I'll guess at £11,000.


----------



## Tiny tamper (May 23, 2014)

I'm going to have a lazy guess lol £1234.56


----------



## spune (Oct 3, 2011)

£9,200.

Sure it's an amazing day, have fun folks!


----------



## Charliej (Feb 25, 2012)

I'll take a guess at £11,475.


----------



## CallumT (Aug 23, 2013)

I reckon about £7000 of the chaps hard earn'd cash RRP is over £10000


----------



## Thecatlinux (Mar 10, 2014)

Mrboots2u said:


> OK guess the value ( of the coffee realted gear ) in £ thats in chaps car.....
> 
> Closest wins..
> 
> ...


Someone needs to tell dave about an aero press and porlex combo !the coffee isnt going to be as good but it's going to make his days out a bit easier.

£13245


----------



## 4515 (Jan 30, 2013)

I'll go £10750


----------



## hotmetal (Oct 31, 2013)

13k

13 char

That's the basis of my guess.


----------



## spune (Oct 3, 2011)

What was the result..?


----------



## Mrboots2u (May 10, 2013)

spune said:


> What was the result..?


Coffechap , what was the total please ......


----------



## gman147 (Jul 7, 2012)

£9700.00 .


----------



## r.bartlett (Jun 22, 2014)

18,333

(basically I haven't a scooby)


----------



## Pompeyexile (Dec 2, 2013)

I had a dream and this figure was the result........£9,452 33..........Mind you I was dreaming about a tax return but hey, it's as good a guess as any I suppose.


----------



## Mrboots2u (May 10, 2013)

Coffeechap! What was the total!!!!!!


----------



## 4085 (Nov 23, 2012)

£7231..................


----------



## Obnic (Jan 14, 2014)

£13,900. More if you count the cost of new parts over and above the original cost of M3


----------



## spune (Oct 3, 2011)

The wait continues..!


----------



## Mrboots2u (May 10, 2013)

How much cash was in the car cc


----------



## Eyedee (Sep 13, 2010)

I've not entered this BUT it brings a whole new meaning to "hanging from a thread"

Ian


----------



## coffeechap (Apr 5, 2012)

£9400 was the total in the boot


----------



## MrShades (Jul 29, 2009)

Looks like pompeyexile had a very useful dream - £52 out...


----------



## Pompeyexile (Dec 2, 2013)

O.M.G!.........I can't believe it. I thought I was probably too late to enter and put my guess in as a joke.
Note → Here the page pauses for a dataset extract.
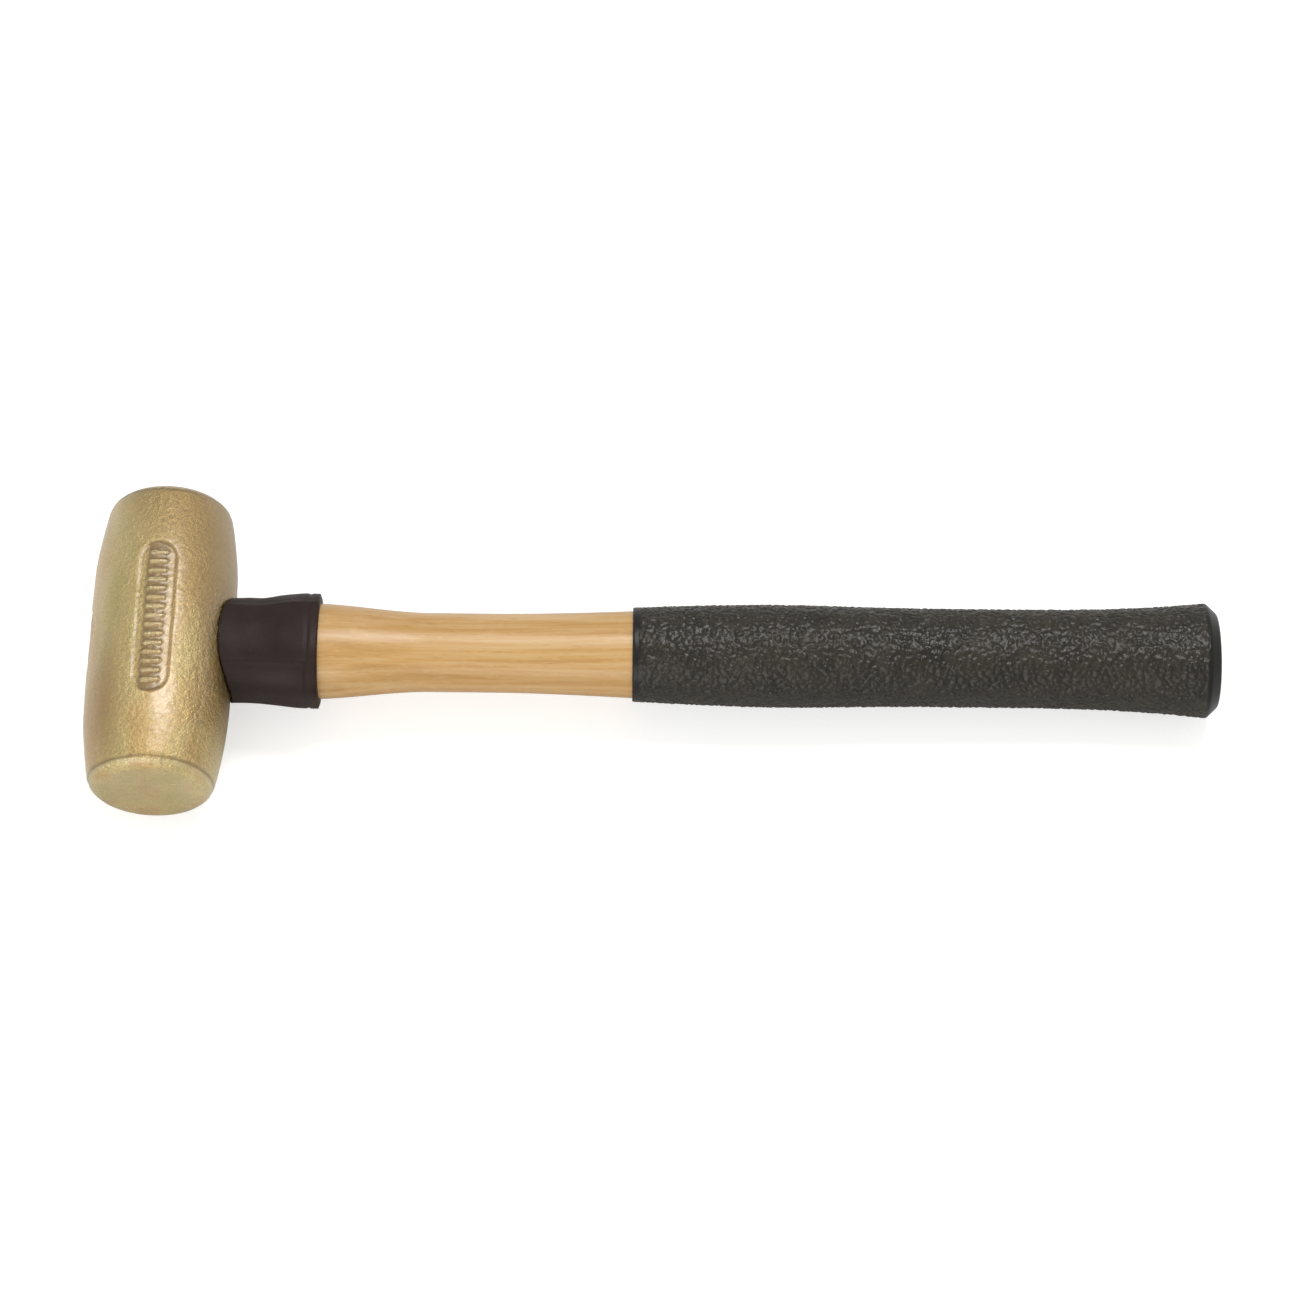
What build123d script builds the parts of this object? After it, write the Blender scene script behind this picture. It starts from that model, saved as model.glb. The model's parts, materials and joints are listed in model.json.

Oh well, just goes to show folks you can be as thick as a brick but if Lady Luck is sitting on your shoulder you've as much chance as anyone. Blimey that's my second win in as many months, I picked Germany in our office World Cup sweepstake. Hmm, what's the total in the Euro millions this week?

Also it just happens that I'm getting low on beans and was just about to order some more from Rave....Result!


----------